TASK GOAL. Output every entry exactly, from the first line to the last.
— begin PROVIDED RECORDS —
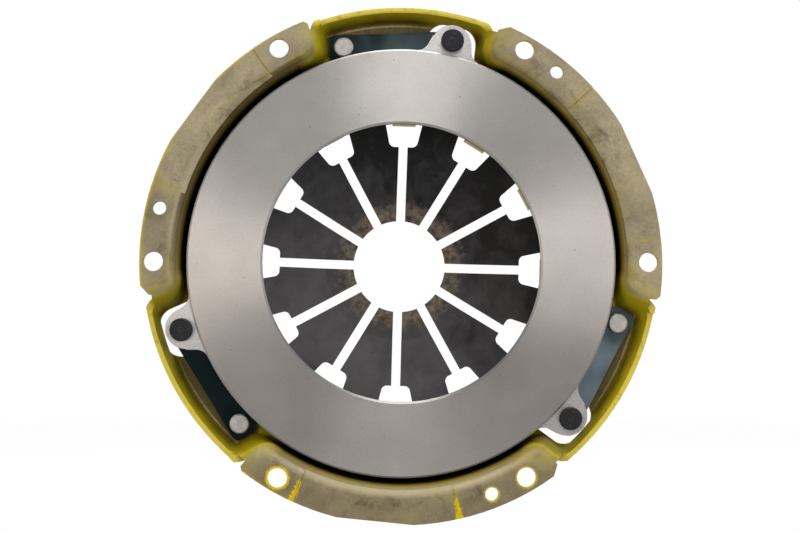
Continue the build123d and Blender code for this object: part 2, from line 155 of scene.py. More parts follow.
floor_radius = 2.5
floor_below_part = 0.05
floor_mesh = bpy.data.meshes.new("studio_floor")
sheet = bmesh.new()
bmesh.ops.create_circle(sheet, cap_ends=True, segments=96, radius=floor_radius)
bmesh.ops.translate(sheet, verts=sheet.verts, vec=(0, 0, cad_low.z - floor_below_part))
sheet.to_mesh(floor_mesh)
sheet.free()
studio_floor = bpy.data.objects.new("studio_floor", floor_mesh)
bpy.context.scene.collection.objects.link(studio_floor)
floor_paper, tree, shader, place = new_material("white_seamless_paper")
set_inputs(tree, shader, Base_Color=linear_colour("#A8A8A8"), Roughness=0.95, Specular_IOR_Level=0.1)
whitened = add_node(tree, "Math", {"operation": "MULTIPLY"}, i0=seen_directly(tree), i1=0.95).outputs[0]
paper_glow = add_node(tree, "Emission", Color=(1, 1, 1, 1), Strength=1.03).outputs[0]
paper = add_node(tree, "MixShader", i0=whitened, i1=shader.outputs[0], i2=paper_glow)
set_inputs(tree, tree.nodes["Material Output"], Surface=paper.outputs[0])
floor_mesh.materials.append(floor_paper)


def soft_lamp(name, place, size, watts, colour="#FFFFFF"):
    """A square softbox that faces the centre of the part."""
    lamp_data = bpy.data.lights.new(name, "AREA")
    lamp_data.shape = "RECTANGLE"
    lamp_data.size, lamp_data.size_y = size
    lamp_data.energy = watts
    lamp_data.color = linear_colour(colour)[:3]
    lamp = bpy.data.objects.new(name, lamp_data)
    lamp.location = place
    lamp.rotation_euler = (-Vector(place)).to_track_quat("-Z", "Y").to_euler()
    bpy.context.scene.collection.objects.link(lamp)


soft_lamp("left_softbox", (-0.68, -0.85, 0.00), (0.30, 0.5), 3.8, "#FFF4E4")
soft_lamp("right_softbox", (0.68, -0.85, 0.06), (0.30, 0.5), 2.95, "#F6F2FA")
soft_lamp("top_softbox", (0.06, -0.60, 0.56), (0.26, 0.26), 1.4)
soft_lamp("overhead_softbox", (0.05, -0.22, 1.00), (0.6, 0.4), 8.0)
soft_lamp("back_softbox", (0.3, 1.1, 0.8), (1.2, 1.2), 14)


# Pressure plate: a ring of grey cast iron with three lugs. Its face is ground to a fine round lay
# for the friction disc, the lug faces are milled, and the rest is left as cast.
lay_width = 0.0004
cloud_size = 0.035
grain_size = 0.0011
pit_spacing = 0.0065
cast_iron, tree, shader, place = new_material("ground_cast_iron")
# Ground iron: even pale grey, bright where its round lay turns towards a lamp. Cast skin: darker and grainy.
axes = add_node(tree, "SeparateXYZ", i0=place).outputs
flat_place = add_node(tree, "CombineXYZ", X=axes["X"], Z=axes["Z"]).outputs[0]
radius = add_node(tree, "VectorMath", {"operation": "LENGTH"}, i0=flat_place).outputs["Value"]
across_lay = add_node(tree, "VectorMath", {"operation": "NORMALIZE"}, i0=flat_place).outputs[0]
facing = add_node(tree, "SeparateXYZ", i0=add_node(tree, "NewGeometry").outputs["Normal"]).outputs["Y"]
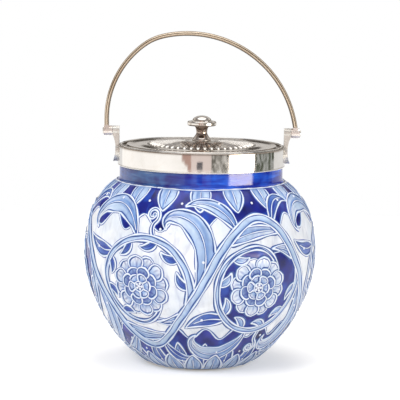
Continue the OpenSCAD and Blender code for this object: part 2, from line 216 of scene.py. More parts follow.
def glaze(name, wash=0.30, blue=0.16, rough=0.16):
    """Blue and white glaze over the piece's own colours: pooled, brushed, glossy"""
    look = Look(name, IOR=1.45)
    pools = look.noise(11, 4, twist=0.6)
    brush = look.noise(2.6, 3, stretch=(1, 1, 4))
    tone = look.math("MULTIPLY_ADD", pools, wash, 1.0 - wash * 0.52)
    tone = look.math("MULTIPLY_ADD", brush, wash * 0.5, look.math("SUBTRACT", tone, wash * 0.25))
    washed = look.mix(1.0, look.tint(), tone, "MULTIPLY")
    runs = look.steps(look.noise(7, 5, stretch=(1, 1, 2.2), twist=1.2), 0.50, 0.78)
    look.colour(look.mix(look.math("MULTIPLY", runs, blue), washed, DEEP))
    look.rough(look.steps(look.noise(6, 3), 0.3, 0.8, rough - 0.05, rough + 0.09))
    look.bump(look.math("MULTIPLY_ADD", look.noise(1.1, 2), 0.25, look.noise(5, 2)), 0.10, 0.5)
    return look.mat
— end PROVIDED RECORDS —
ANSWER IN FULL.
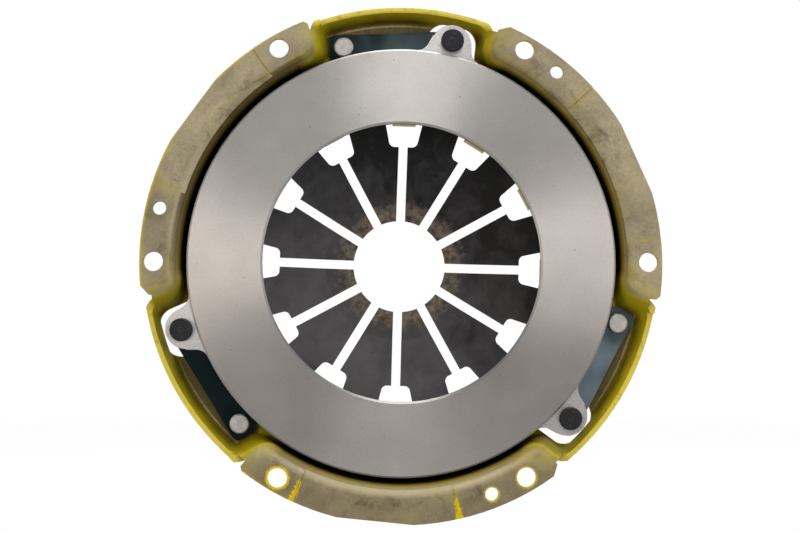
Continue the build123d and Blender code for this object: part 2, from line 155 of scene.py. More parts follow.
floor_radius = 2.5
floor_below_part = 0.05
floor_mesh = bpy.data.meshes.new("studio_floor")
sheet = bmesh.new()
bmesh.ops.create_circle(sheet, cap_ends=True, segments=96, radius=floor_radius)
bmesh.ops.translate(sheet, verts=sheet.verts, vec=(0, 0, cad_low.z - floor_below_part))
sheet.to_mesh(floor_mesh)
sheet.free()
studio_floor = bpy.data.objects.new("studio_floor", floor_mesh)
bpy.context.scene.collection.objects.link(studio_floor)
floor_paper, tree, shader, place = new_material("white_seamless_paper")
set_inputs(tree, shader, Base_Color=linear_colour("#A8A8A8"), Roughness=0.95, Specular_IOR_Level=0.1)
whitened = add_node(tree, "Math", {"operation": "MULTIPLY"}, i0=seen_directly(tree), i1=0.95).outputs[0]
paper_glow = add_node(tree, "Emission", Color=(1, 1, 1, 1), Strength=1.03).outputs[0]
paper = add_node(tree, "MixShader", i0=whitened, i1=shader.outputs[0], i2=paper_glow)
set_inputs(tree, tree.nodes["Material Output"], Surface=paper.outputs[0])
floor_mesh.materials.append(floor_paper)


def soft_lamp(name, place, size, watts, colour="#FFFFFF"):
    """A square softbox that faces the centre of the part."""
    lamp_data = bpy.data.lights.new(name, "AREA")
    lamp_data.shape = "RECTANGLE"
    lamp_data.size, lamp_data.size_y = size
    lamp_data.energy = watts
    lamp_data.color = linear_colour(colour)[:3]
    lamp = bpy.data.objects.new(name, lamp_data)
    lamp.location = place
    lamp.rotation_euler = (-Vector(place)).to_track_quat("-Z", "Y").to_euler()
    bpy.context.scene.collection.objects.link(lamp)


soft_lamp("left_softbox", (-0.68, -0.85, 0.00), (0.30, 0.5), 3.8, "#FFF4E4")
soft_lamp("right_softbox", (0.68, -0.85, 0.06), (0.30, 0.5), 2.95, "#F6F2FA")
soft_lamp("top_softbox", (0.06, -0.60, 0.56), (0.26, 0.26), 1.4)
soft_lamp("overhead_softbox", (0.05, -0.22, 1.00), (0.6, 0.4), 8.0)
soft_lamp("back_softbox", (0.3, 1.1, 0.8), (1.2, 1.2), 14)


# Pressure plate: a ring of grey cast iron with three lugs. Its face is ground to a fine round lay
# for the friction disc, the lug faces are milled, and the rest is left as cast.
lay_width = 0.0004
cloud_size = 0.035
grain_size = 0.0011
pit_spacing = 0.0065
cast_iron, tree, shader, place = new_material("ground_cast_iron")
# Ground iron: even pale grey, bright where its round lay turns towards a lamp. Cast skin: darker and grainy.
axes = add_node(tree, "SeparateXYZ", i0=place).outputs
flat_place = add_node(tree, "CombineXYZ", X=axes["X"], Z=axes["Z"]).outputs[0]
radius = add_node(tree, "VectorMath", {"operation": "LENGTH"}, i0=flat_place).outputs["Value"]
across_lay = add_node(tree, "VectorMath", {"operation": "NORMALIZE"}, i0=flat_place).outputs[0]
facing = add_node(tree, "SeparateXYZ", i0=add_node(tree, "NewGeometry").outputs["Normal"]).outputs["Y"]
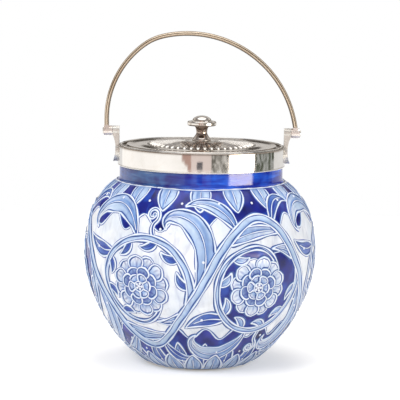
Continue the OpenSCAD and Blender code for this object: part 2, from line 216 of scene.py. More parts follow.
def glaze(name, wash=0.30, blue=0.16, rough=0.16):
    """Blue and white glaze over the piece's own colours: pooled, brushed, glossy"""
    look = Look(name, IOR=1.45)
    pools = look.noise(11, 4, twist=0.6)
    brush = look.noise(2.6, 3, stretch=(1, 1, 4))
    tone = look.math("MULTIPLY_ADD", pools, wash, 1.0 - wash * 0.52)
    tone = look.math("MULTIPLY_ADD", brush, wash * 0.5, look.math("SUBTRACT", tone, wash * 0.25))
    washed = look.mix(1.0, look.tint(), tone, "MULTIPLY")
    runs = look.steps(look.noise(7, 5, stretch=(1, 1, 2.2), twist=1.2), 0.50, 0.78)
    look.colour(look.mix(look.math("MULTIPLY", runs, blue), washed, DEEP))
    look.rough(look.steps(look.noise(6, 3), 0.3, 0.8, rough - 0.05, rough + 0.09))
    look.bump(look.math("MULTIPLY_ADD", look.noise(1.1, 2), 0.25, look.noise(5, 2)), 0.10, 0.5)
    return look.mat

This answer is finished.